══ DATA EXCERPT ══

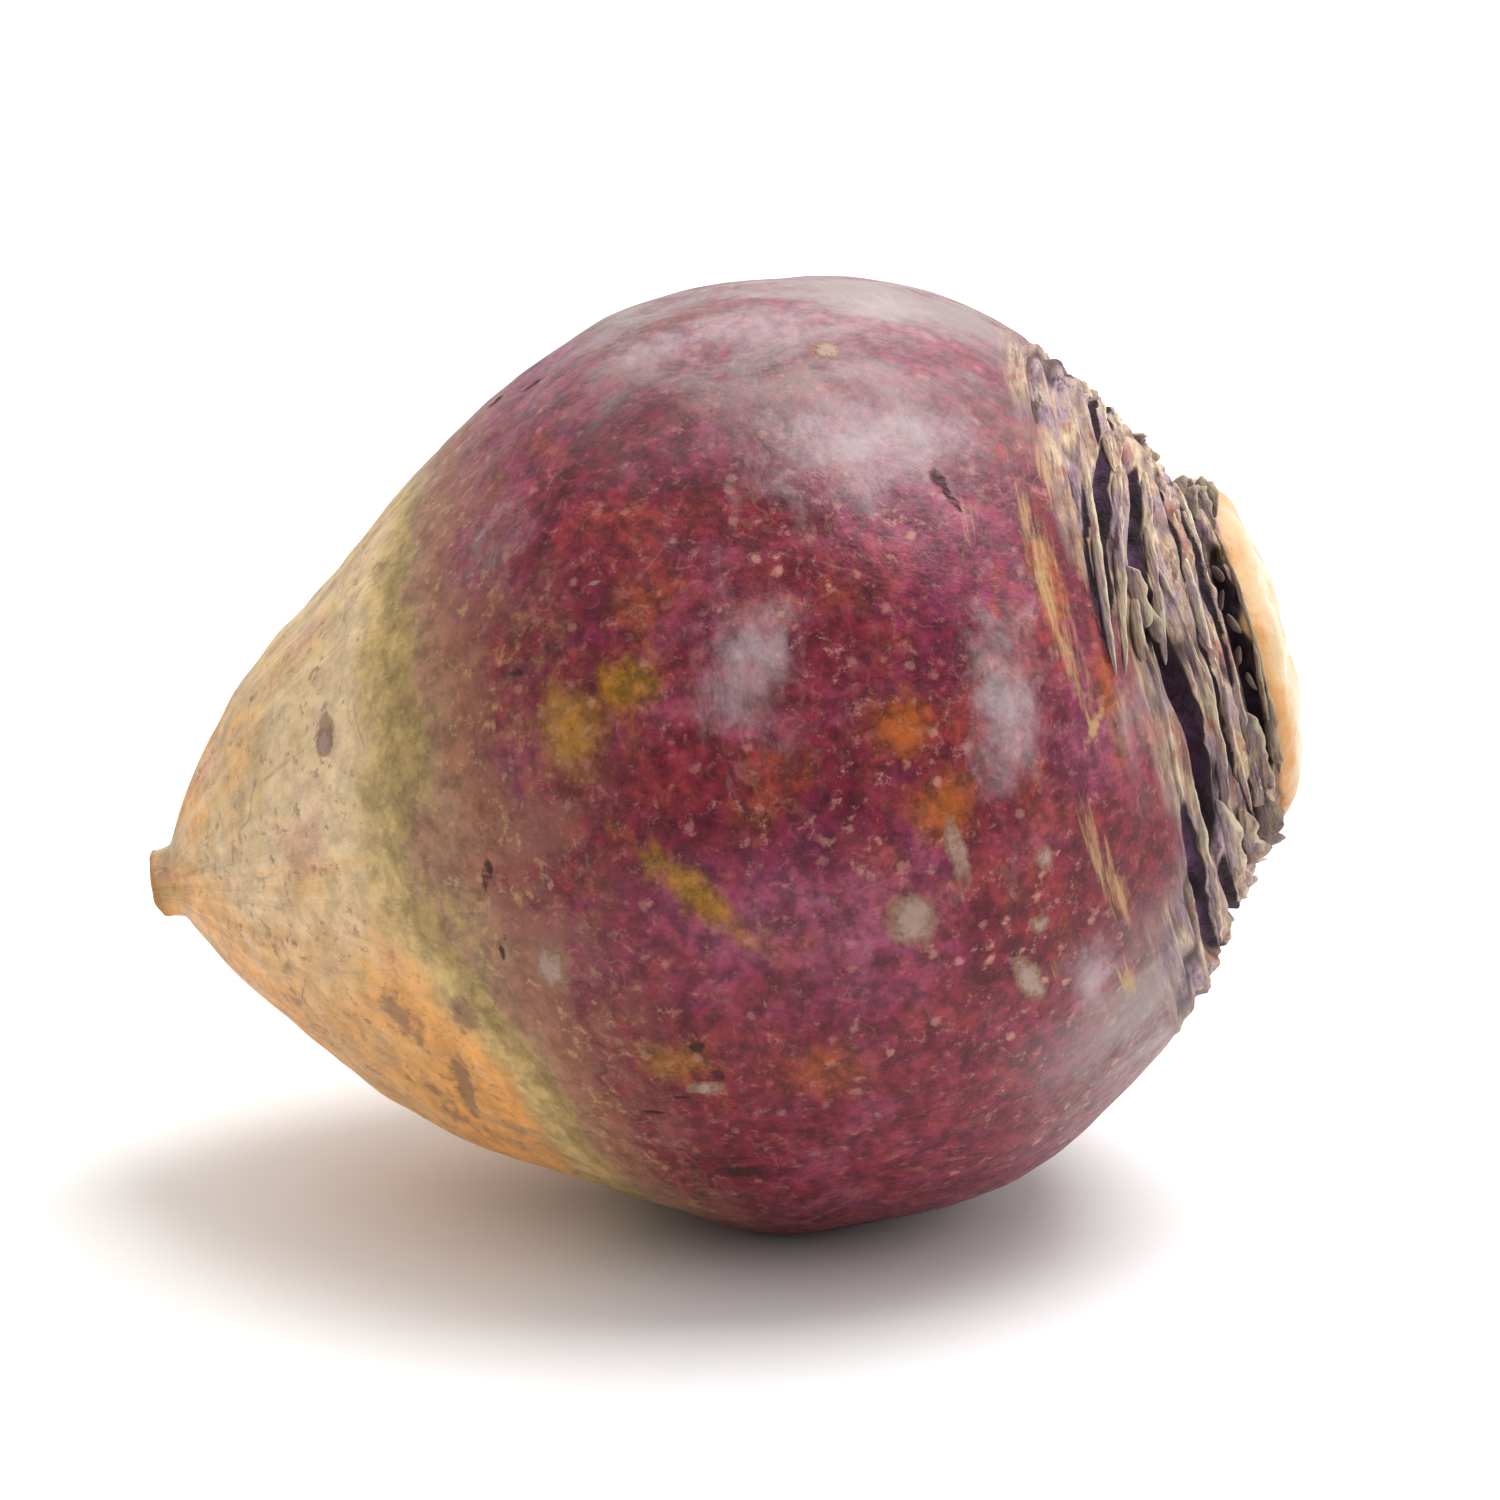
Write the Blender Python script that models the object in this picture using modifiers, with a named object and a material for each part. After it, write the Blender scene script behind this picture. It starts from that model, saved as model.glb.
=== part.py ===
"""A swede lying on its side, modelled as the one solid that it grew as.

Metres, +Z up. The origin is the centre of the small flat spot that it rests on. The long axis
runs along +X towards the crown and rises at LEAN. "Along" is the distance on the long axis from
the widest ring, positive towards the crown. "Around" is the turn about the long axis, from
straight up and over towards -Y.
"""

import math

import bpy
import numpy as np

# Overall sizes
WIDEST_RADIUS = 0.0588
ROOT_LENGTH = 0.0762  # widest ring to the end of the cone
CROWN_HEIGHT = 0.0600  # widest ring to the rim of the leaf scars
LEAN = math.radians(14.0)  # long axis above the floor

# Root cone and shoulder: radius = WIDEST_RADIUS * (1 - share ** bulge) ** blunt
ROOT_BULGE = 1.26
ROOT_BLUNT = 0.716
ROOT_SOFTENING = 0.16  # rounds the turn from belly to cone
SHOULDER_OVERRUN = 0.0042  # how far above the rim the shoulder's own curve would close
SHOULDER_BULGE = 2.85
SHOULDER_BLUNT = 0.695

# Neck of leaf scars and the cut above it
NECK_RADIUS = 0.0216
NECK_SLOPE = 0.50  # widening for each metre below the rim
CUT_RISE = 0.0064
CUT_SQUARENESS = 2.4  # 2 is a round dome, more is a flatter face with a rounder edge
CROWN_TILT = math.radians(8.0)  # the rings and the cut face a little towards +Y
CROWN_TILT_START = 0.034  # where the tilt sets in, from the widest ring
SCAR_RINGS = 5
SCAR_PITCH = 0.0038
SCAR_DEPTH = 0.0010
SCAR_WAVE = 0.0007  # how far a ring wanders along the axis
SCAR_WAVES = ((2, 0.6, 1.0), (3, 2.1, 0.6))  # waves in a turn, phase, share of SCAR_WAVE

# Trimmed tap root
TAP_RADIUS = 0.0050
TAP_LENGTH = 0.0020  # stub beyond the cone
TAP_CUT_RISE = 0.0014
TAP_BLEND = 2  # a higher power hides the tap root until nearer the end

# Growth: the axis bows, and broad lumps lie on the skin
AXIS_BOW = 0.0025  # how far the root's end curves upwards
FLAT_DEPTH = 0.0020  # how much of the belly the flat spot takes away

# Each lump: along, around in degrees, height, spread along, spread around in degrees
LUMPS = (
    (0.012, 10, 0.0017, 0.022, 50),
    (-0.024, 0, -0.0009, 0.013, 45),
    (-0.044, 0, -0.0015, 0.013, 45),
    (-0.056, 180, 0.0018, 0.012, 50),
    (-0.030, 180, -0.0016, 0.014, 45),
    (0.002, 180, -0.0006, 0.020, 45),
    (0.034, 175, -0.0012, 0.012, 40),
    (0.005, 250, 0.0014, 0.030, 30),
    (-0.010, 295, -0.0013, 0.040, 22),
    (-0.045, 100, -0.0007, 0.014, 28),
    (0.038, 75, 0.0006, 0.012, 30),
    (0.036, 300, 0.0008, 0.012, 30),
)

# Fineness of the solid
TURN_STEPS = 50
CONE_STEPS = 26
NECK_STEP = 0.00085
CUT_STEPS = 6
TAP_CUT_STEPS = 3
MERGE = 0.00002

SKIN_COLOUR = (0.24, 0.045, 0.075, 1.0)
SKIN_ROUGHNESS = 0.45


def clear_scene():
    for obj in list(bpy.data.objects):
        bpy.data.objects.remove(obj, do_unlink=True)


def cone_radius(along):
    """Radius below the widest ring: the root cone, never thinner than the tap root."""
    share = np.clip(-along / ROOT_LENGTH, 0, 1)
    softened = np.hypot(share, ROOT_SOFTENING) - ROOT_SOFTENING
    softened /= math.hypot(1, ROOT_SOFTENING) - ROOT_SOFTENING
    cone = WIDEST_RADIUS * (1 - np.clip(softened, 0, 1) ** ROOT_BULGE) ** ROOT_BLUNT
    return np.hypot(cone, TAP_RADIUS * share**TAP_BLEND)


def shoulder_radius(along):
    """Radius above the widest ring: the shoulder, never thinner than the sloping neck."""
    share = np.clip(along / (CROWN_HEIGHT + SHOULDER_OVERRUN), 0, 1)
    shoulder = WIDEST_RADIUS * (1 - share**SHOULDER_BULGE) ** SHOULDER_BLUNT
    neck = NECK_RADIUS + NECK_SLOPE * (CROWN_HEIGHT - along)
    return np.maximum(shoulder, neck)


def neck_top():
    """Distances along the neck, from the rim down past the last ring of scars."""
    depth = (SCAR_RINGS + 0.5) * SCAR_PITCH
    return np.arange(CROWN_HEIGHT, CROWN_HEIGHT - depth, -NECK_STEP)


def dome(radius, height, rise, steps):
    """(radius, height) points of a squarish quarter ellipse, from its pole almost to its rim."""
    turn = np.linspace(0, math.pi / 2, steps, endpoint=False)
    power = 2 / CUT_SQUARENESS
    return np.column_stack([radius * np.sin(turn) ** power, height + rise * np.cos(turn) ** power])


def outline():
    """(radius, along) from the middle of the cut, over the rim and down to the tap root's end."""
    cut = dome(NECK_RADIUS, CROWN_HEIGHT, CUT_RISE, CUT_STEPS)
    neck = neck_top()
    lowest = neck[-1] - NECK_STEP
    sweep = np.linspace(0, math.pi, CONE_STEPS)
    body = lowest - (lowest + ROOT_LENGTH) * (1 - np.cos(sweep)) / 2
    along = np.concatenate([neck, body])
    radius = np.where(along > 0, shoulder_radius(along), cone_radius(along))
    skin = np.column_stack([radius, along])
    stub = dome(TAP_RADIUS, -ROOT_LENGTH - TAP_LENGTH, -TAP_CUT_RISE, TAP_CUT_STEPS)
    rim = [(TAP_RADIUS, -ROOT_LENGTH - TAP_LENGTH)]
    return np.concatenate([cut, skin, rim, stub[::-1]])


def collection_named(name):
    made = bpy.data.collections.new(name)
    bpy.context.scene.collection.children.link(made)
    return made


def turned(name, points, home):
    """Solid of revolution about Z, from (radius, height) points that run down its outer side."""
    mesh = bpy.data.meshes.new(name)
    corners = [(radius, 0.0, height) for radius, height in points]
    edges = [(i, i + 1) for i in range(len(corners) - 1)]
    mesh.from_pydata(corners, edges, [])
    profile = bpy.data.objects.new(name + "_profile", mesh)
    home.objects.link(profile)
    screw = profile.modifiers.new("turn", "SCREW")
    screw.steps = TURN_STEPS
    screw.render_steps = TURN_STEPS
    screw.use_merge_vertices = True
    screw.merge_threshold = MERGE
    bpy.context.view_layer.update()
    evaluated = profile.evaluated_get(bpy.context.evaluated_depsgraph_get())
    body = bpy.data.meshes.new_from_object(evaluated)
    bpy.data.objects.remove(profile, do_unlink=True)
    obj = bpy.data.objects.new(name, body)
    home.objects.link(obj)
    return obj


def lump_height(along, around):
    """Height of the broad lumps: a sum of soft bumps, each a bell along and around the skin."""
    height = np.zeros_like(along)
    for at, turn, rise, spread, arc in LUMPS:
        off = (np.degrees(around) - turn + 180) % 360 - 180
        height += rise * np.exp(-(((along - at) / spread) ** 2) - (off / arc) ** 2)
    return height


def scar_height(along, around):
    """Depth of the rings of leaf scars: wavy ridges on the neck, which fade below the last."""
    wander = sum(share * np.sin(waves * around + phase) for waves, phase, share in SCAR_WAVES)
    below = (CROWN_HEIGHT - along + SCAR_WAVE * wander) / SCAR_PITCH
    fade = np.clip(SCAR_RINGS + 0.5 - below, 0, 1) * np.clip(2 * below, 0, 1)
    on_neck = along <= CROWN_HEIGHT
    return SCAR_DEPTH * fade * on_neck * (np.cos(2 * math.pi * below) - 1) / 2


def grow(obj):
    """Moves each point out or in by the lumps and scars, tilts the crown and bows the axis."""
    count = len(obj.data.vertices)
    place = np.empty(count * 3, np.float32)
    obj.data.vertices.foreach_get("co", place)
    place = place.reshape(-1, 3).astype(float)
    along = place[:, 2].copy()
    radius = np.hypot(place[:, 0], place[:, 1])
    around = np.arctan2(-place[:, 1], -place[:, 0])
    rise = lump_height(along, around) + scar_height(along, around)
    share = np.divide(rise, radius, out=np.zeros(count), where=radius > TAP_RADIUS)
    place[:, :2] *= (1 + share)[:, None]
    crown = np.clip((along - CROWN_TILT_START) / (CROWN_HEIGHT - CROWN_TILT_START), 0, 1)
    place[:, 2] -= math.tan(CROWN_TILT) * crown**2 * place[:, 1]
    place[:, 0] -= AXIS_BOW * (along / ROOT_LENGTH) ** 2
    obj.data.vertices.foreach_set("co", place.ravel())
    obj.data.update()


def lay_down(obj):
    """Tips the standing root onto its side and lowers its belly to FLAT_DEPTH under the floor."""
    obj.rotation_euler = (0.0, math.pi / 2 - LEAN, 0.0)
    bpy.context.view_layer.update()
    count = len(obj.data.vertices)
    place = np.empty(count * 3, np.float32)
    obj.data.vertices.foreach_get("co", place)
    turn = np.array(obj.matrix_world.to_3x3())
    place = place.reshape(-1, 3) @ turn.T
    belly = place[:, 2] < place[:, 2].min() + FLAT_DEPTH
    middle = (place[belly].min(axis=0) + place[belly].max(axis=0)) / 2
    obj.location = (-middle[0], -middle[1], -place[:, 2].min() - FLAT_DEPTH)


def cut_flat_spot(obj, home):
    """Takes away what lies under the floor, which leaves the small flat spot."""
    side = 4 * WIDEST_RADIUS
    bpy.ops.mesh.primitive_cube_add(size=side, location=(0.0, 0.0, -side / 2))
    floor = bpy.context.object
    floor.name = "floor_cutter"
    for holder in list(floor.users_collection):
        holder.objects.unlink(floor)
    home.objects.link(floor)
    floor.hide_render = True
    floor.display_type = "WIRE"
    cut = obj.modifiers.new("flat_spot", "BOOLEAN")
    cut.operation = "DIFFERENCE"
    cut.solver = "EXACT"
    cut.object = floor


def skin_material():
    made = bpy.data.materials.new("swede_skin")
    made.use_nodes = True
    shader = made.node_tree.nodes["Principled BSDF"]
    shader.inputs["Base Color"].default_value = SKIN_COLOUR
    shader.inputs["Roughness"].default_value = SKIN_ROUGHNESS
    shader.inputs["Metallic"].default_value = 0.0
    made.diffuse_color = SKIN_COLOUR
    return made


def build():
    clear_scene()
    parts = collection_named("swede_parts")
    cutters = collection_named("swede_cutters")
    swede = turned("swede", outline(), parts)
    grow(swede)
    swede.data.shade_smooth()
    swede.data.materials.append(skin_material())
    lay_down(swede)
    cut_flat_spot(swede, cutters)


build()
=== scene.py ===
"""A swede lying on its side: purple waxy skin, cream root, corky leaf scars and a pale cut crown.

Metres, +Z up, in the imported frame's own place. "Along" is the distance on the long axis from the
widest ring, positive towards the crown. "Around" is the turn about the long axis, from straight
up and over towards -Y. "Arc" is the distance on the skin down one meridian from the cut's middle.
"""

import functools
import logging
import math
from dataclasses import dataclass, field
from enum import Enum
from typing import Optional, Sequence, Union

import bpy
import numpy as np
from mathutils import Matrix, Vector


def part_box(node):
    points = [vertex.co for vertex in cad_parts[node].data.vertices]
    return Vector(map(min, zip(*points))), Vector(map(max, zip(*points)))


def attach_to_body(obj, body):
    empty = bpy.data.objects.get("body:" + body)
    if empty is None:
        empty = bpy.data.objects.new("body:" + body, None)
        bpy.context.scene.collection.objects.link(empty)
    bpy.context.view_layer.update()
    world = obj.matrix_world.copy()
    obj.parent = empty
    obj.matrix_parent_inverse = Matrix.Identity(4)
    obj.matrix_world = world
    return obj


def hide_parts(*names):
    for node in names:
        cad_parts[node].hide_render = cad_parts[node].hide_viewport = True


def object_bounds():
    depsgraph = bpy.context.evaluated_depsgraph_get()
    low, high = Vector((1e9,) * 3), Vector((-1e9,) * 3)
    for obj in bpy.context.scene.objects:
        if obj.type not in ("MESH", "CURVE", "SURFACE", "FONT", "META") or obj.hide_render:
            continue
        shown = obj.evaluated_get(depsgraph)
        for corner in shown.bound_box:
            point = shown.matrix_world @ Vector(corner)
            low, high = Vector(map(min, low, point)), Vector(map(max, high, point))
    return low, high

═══

■ EXERCISE DIRECTIONS
Return exactly the lines above from the line that has "floor = bpy.context.object" through the line that has "from mathutils import Matrix, Vector", inclusive, and nothing else.

■ ANSWER BELOW
    floor = bpy.context.object
    floor.name = "floor_cutter"
    for holder in list(floor.users_collection):
        holder.objects.unlink(floor)
    home.objects.link(floor)
    floor.hide_render = True
    floor.display_type = "WIRE"
    cut = obj.modifiers.new("flat_spot", "BOOLEAN")
    cut.operation = "DIFFERENCE"
    cut.solver = "EXACT"
    cut.object = floor


def skin_material():
    made = bpy.data.materials.new("swede_skin")
    made.use_nodes = True
    shader = made.node_tree.nodes["Principled BSDF"]
    shader.inputs["Base Color"].default_value = SKIN_COLOUR
    shader.inputs["Roughness"].default_value = SKIN_ROUGHNESS
    shader.inputs["Metallic"].default_value = 0.0
    made.diffuse_color = SKIN_COLOUR
    return made


def build():
    clear_scene()
    parts = collection_named("swede_parts")
    cutters = collection_named("swede_cutters")
    swede = turned("swede", outline(), parts)
    grow(swede)
    swede.data.shade_smooth()
    swede.data.materials.append(skin_material())
    lay_down(swede)
    cut_flat_spot(swede, cutters)


build()
=== scene.py ===
"""A swede lying on its side: purple waxy skin, cream root, corky leaf scars and a pale cut crown.

Metres, +Z up, in the imported frame's own place. "Along" is the distance on the long axis from the
widest ring, positive towards the crown. "Around" is the turn about the long axis, from straight
up and over towards -Y. "Arc" is the distance on the skin down one meridian from the cut's middle.
"""

import functools
import logging
import math
from dataclasses import dataclass, field
from enum import Enum
from typing import Optional, Sequence, Union

import bpy
import numpy as np
from mathutils import Matrix, Vector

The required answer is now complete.